The problem usually starts with good intentions.
A capable manager knows the work inside out, so people naturally come to them for answers. A quick question here. A small approval there. A final sense check before something goes live. None of it feels especially heavy in the moment, which is exactly why it builds so easily.
Before long, the manager has become the route every decision has to pass through. The team waits and the work slows. The leader spends more of the day clearing blockers than doing the work only they can do.
That is one of the issues explored in our Decision Fatigue Report 2026. When decision making sits too tightly around one person, it creates a bottleneck that drains managers and limits the team around them.
The answer is not to step back and hope people figure it out. Leaders need to turn the knowledge in their heads into clear rules, principles and boundaries. Once the team understands how decisions should be made, trust becomes much easier to give.

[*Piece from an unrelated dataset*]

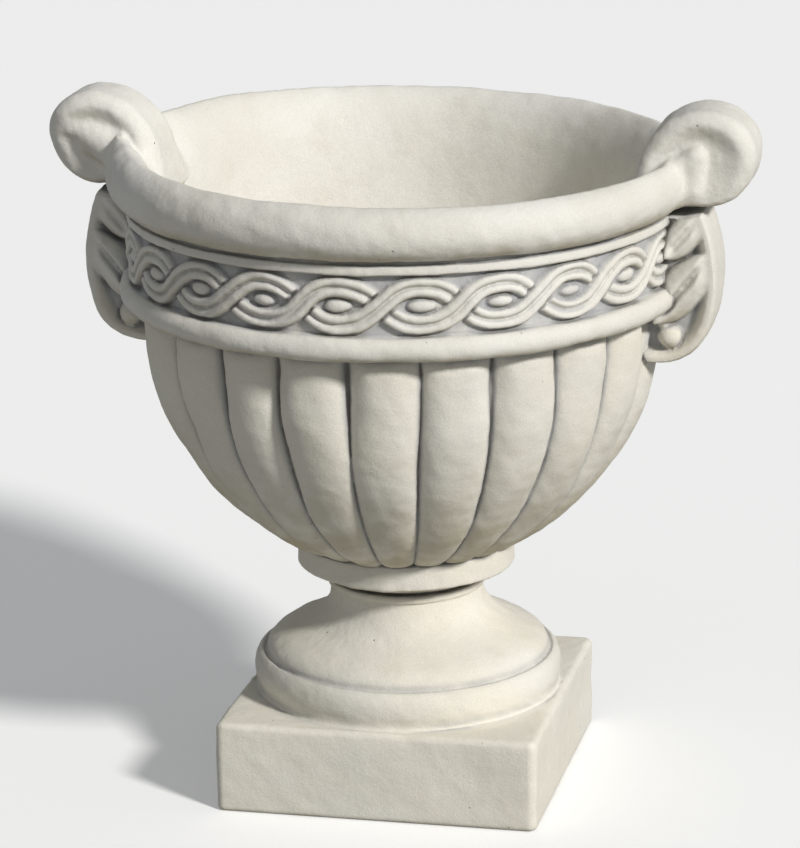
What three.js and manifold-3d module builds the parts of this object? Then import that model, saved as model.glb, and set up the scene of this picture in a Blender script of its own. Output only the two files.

The hidden cost of being the answer to everything
Decision fatigue does not usually arrive as one dramatic moment. It comes through dozens of small calls made across the day.
A manager signs off a small expense. They settle a disagreement between two people. They check whether a piece of work meets the standard. They get pulled into a scheduling issue that someone else could probably solve with the right context.
Each decision looks manageable on its own. Together, they create a constant drag on attention.
The Decision Fatigue Report 2026 points to a familiar pattern. When managers are overloaded, they are more likely to default to the safest option, avoid risk and make reactive calls. That has a direct effect on the team. Projects take longer because people are waiting for permission. Good ideas stall because nobody feels sure they can move without sign off.
Over time, the team learns to escalate rather than decide. That is where the real damage starts.
Managers need to become architects of the work
The goal is not a free for all. Teams still need standards, boundaries and a clear sense of what matters.
The difference is where the manager spends their energy. Instead of approving every small step, they design the conditions that allow good decisions to happen without them being in the middle each time.
That means giving people enough context to understand the trade offs, enough authority to act, and enough clarity to know when something needs to be escalated.
This is where guardrails matter. Good guardrails tell the team what they own, where they have room to move, and which decisions still need senior input. They reduce the need for constant checking because people can see the logic behind the boundaries.
Trust becomes much easier when the team is working from shared principles rather than trying to guess what their manager would say.
Turn knowledge into something the team can use
A lot of managerial knowledge never gets written down. It sits in someone's head because they have been close to the work for years.
That knowledge is useful, but it becomes a problem when the team can only access it by asking the manager. If every exception, standard and judgment call depends on one person, the organisation has not really delegated. It has only moved the queue to a different desk.
The Decision Fatigue Report 2026 sets out a practical way to reduce that load. Managers need to make the unwritten rules visible, especially around four areas:
- The principles that guide daily work and operational choices.
- The standards that define what good work looks like.
- The security, compliance and risk boundaries that cannot be crossed.
- The levels of authority people have for spending, delivery and project decisions.